An unexpected visitor. In my fantasy world, this evening would have been to do with pulling my lines into place with cues and making sure my packing stuff is packed. Not so. Oh lord, am I going to be ready tomorrow? It’s like being on set, all this learning in isolation.

I went to an outdoor shop in Camden and bought the lot. My old festival stuff is all fucked. But I’ve been using it for over 15 years. A five year gap where I weirdly wasn’t getting the festival jobs started just as it reached the end of its life. Now again it is happening. I know this so well. I should bring my tarot cards and my outfit for Melisande and The Master, but I’m not sure I can be bothered to add value and for this festival it would probably have to be Marseilles which is flat to read. I could get away with Ryder Waite but it pisses me off. There’s a conversation between artist, reader and querent. All three have a voice but if one voice is too loud it kills the vibe.

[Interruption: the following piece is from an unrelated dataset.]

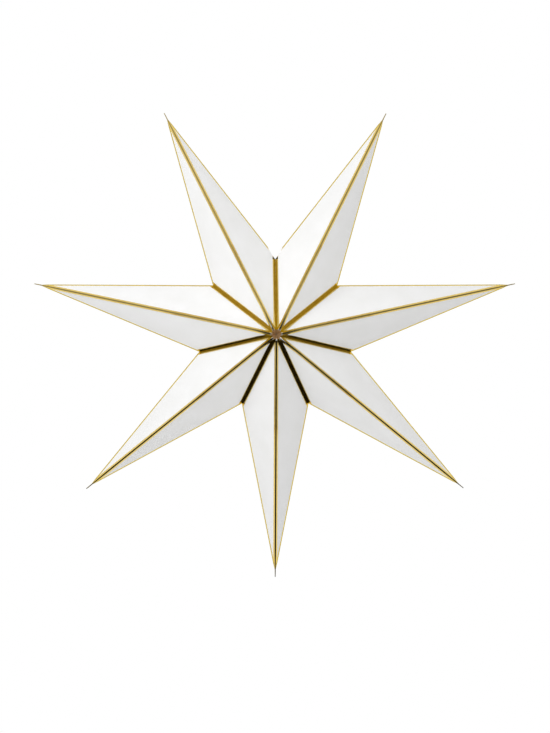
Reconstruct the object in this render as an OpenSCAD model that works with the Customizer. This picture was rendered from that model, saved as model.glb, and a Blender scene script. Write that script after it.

Mel is coming round tomorrow morning fresh from landing at Heathrow. She isn’t coming to the festival but I’ll have a jetlagged festival friend to help me emergency pack. This isn’t a wreckhead festival, I need to keep remembering that. I won’t need lifesaving things but I’ll want comfort things.

Mostly I’m going to have to remember my cues and my lines. Sounds easy but I’m expecting some serious moments of brainfry tomorrow.

And John Holt Roberts appeared. He and I have delightfully improvised many a strange situation. I love him through my bones. He was Marley to my Scrooge, before Jack Whitam, before Will Seaward. Musical Marley, and a good heart, but I needed to work tonight. I’m now writing this as fast as I can so I can do an hour of lineblitz before bed as tonight is the last sleep I’ll get before remembering it live without peeking in front of people.

Half a week at a history festival might be a delight, but I’ve got to get the first show out of the way before I can relax.